Please set down exactly the lines of the listing below from the line containing "for (const [level, height]" through the line containing "obj.matrix_world = world", both lines included, leaving out all other lines.

__Record excerpts__.
## Begin
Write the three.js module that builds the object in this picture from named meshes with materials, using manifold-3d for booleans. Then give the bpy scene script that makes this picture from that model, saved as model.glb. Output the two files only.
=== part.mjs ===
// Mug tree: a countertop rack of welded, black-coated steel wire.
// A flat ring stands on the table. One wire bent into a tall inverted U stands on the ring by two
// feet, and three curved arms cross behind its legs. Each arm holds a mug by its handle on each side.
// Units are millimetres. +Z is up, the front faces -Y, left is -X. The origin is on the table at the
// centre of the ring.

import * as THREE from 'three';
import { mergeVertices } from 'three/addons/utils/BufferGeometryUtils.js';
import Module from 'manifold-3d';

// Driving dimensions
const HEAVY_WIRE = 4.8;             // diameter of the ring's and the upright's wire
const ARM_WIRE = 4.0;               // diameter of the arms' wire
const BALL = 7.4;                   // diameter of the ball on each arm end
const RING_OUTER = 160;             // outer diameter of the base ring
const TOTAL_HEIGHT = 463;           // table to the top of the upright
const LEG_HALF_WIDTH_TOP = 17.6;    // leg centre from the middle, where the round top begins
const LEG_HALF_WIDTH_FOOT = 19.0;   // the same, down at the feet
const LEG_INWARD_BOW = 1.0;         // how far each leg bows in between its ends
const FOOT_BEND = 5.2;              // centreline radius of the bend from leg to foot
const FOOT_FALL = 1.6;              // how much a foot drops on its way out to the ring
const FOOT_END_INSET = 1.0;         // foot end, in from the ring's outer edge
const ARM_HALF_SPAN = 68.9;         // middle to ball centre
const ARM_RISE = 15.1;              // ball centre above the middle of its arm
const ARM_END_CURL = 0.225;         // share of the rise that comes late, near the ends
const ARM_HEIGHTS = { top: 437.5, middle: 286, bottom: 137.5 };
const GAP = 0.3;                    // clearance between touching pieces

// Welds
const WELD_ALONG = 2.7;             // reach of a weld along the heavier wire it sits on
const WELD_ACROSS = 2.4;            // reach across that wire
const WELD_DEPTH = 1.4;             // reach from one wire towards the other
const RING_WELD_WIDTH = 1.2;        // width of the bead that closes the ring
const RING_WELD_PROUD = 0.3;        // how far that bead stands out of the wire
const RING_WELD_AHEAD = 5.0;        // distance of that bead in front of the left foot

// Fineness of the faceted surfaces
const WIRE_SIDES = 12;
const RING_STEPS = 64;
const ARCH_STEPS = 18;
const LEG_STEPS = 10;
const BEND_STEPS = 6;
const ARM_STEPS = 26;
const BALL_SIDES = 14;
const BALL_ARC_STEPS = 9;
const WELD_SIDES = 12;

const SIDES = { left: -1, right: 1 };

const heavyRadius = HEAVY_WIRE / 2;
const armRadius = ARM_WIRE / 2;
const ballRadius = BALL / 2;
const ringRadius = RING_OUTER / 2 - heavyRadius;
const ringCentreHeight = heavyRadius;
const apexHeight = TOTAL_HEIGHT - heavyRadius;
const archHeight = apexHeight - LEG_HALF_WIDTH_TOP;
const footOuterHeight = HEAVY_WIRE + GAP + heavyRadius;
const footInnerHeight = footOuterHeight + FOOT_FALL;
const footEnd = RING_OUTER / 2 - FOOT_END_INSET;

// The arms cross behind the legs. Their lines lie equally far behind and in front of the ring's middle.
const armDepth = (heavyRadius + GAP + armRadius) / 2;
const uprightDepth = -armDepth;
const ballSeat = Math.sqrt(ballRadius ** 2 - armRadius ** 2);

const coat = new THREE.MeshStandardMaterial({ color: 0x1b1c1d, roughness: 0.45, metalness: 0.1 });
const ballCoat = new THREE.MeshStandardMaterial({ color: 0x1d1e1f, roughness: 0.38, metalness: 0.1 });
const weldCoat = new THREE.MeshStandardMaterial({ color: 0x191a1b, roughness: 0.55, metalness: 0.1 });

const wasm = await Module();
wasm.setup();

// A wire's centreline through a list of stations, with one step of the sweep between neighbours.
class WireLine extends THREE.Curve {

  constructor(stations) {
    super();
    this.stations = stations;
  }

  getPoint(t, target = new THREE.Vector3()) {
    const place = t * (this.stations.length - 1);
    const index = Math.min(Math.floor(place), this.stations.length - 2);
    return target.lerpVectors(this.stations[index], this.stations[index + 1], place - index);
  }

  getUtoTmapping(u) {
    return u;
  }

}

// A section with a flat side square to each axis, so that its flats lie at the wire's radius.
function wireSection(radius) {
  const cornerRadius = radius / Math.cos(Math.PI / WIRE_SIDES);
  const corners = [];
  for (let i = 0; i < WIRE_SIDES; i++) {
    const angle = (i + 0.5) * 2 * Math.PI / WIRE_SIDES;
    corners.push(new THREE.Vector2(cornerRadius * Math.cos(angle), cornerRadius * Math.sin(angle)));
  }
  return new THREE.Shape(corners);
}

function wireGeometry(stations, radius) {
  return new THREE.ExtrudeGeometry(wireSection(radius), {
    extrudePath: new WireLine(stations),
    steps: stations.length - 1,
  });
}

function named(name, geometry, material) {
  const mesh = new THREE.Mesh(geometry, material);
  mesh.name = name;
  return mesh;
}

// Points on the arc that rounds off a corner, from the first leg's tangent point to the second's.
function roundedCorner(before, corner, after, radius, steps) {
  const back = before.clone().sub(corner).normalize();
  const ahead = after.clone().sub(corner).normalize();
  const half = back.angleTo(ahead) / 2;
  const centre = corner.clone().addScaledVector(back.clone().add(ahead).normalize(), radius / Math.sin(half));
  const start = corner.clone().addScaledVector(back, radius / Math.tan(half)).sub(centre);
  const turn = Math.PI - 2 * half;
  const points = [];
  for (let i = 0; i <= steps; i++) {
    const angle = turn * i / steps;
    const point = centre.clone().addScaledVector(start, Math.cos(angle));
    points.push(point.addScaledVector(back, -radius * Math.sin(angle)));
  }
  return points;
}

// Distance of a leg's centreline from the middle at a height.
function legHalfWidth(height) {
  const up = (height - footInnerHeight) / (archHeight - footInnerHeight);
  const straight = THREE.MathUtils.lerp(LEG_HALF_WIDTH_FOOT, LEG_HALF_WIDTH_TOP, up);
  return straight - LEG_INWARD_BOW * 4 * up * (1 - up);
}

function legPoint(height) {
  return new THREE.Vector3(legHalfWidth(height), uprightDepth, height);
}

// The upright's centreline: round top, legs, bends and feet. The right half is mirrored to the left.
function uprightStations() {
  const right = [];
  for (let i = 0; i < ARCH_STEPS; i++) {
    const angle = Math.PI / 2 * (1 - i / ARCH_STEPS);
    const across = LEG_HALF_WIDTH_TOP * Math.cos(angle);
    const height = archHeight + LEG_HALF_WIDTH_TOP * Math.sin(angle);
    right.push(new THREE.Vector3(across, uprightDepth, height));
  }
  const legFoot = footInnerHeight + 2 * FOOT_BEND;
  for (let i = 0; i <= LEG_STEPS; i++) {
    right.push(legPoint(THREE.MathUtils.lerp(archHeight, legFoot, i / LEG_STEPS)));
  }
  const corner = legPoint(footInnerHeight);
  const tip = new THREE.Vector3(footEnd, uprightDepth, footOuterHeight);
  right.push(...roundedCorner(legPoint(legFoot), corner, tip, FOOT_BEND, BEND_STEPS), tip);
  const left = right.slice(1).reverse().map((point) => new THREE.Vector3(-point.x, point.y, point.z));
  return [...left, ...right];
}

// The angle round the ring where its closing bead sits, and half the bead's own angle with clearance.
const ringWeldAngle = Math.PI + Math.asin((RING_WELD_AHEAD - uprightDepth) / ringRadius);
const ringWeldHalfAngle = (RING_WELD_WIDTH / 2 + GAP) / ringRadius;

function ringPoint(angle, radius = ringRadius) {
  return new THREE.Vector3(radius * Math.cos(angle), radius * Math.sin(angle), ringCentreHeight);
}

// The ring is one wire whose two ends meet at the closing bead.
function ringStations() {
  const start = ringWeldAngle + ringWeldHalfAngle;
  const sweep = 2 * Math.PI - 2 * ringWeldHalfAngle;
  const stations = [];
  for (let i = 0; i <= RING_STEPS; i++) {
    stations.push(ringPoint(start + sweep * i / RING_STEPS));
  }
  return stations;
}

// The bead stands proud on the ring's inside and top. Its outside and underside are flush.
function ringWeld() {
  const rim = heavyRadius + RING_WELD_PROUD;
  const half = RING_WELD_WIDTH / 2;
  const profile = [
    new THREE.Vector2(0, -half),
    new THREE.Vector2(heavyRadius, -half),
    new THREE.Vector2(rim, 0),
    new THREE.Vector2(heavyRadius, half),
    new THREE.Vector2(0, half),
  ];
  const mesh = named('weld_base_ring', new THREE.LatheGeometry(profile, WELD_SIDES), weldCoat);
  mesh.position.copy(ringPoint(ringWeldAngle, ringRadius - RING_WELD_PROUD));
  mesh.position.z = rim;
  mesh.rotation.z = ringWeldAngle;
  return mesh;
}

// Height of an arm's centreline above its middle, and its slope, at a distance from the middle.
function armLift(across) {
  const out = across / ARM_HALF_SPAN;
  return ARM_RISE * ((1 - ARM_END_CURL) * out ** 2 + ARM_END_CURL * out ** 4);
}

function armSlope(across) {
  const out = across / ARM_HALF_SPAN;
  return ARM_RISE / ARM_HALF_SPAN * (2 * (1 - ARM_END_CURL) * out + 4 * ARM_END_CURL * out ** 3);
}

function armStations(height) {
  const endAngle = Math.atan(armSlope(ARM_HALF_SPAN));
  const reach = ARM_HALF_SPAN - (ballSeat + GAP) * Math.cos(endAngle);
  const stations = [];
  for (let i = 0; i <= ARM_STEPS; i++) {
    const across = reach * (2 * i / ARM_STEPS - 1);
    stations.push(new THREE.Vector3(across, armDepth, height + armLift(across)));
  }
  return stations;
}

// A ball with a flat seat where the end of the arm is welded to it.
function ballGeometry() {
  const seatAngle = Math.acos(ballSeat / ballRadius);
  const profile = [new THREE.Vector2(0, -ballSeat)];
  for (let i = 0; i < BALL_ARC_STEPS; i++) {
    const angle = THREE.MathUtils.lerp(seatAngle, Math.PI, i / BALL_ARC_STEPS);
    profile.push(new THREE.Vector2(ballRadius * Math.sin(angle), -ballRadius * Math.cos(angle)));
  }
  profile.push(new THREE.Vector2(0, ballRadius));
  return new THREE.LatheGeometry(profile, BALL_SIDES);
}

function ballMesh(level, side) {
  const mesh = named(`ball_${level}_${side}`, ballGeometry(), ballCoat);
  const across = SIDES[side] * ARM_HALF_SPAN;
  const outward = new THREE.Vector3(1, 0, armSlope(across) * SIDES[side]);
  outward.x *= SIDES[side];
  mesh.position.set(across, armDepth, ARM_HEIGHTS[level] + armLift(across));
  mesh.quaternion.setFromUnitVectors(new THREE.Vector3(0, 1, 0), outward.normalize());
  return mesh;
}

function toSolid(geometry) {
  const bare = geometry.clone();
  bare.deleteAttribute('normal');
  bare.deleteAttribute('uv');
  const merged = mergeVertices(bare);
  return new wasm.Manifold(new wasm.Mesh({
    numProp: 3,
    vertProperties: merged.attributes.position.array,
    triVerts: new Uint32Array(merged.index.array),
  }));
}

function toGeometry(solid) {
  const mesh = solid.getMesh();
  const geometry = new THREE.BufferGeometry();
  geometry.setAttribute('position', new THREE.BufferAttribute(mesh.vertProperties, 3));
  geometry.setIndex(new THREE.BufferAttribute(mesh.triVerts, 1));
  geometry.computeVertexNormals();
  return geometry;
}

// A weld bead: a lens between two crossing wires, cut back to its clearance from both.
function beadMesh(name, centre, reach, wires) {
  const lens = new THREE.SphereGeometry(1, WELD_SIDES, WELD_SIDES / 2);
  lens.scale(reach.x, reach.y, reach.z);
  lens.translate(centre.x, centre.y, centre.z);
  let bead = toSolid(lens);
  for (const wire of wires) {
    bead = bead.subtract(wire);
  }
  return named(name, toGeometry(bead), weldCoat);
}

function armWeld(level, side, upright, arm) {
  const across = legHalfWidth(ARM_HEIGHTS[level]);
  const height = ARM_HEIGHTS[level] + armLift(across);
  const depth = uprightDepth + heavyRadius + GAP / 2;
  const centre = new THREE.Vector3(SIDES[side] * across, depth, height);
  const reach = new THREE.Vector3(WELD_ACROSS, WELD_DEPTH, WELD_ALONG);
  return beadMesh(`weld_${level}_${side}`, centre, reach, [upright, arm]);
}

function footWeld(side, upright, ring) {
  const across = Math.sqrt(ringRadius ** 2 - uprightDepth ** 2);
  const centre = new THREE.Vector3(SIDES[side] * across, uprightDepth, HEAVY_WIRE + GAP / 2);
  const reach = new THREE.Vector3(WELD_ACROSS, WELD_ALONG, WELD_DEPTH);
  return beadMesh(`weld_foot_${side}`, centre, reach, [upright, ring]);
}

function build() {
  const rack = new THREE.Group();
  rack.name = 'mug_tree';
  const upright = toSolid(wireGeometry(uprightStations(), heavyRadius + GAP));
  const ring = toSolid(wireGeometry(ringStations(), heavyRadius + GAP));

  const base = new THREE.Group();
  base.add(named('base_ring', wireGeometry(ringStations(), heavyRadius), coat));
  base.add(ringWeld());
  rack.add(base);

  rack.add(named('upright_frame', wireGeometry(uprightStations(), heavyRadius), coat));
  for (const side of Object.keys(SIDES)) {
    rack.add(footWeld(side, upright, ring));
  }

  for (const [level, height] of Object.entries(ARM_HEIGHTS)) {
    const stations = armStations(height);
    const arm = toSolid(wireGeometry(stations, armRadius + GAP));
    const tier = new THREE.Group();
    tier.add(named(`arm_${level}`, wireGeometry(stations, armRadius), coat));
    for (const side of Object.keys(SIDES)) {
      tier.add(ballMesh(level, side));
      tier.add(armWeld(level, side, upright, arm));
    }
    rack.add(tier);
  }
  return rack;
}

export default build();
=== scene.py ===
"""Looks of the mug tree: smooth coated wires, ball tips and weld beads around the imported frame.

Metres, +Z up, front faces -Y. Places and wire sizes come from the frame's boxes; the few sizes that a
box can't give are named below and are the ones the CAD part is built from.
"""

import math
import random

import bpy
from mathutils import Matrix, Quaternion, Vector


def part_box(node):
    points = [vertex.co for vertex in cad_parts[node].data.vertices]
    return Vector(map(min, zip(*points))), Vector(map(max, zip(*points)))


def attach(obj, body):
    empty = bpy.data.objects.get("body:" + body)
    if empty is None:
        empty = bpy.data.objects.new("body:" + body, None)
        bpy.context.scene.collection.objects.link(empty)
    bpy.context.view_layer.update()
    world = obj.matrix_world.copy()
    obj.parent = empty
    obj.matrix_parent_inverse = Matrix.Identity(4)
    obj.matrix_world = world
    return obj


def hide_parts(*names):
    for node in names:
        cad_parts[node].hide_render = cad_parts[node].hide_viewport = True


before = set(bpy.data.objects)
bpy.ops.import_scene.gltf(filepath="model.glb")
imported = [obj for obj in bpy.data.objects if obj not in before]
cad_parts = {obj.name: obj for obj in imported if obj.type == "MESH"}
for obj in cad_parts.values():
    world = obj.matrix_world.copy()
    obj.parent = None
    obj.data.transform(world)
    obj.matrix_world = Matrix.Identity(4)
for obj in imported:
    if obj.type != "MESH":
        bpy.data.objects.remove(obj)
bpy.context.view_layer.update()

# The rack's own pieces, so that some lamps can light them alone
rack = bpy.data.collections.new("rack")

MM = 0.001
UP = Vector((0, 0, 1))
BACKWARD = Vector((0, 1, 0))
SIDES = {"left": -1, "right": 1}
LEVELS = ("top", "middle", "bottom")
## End
## Begin
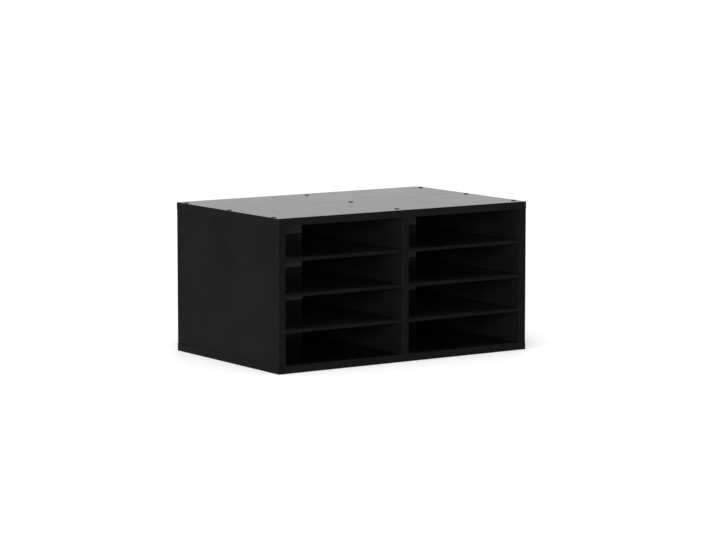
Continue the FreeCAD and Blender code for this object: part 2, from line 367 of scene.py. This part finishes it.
## End
__Response for this exercise__.
  for (const [level, height] of Object.entries(ARM_HEIGHTS)) {
    const stations = armStations(height);
    const arm = toSolid(wireGeometry(stations, armRadius + GAP));
    const tier = new THREE.Group();
    tier.add(named(`arm_${level}`, wireGeometry(stations, armRadius), coat));
    for (const side of Object.keys(SIDES)) {
      tier.add(ballMesh(level, side));
      tier.add(armWeld(level, side, upright, arm));
    }
    rack.add(tier);
  }
  return rack;
}

export default build();
=== scene.py ===
"""Looks of the mug tree: smooth coated wires, ball tips and weld beads around the imported frame.

Metres, +Z up, front faces -Y. Places and wire sizes come from the frame's boxes; the few sizes that a
box can't give are named below and are the ones the CAD part is built from.
"""

import math
import random

import bpy
from mathutils import Matrix, Quaternion, Vector


def part_box(node):
    points = [vertex.co for vertex in cad_parts[node].data.vertices]
    return Vector(map(min, zip(*points))), Vector(map(max, zip(*points)))


def attach(obj, body):
    empty = bpy.data.objects.get("body:" + body)
    if empty is None:
        empty = bpy.data.objects.new("body:" + body, None)
        bpy.context.scene.collection.objects.link(empty)
    bpy.context.view_layer.update()
    world = obj.matrix_world.copy()
    obj.parent = empty
    obj.matrix_parent_inverse = Matrix.Identity(4)
    obj.matrix_world = world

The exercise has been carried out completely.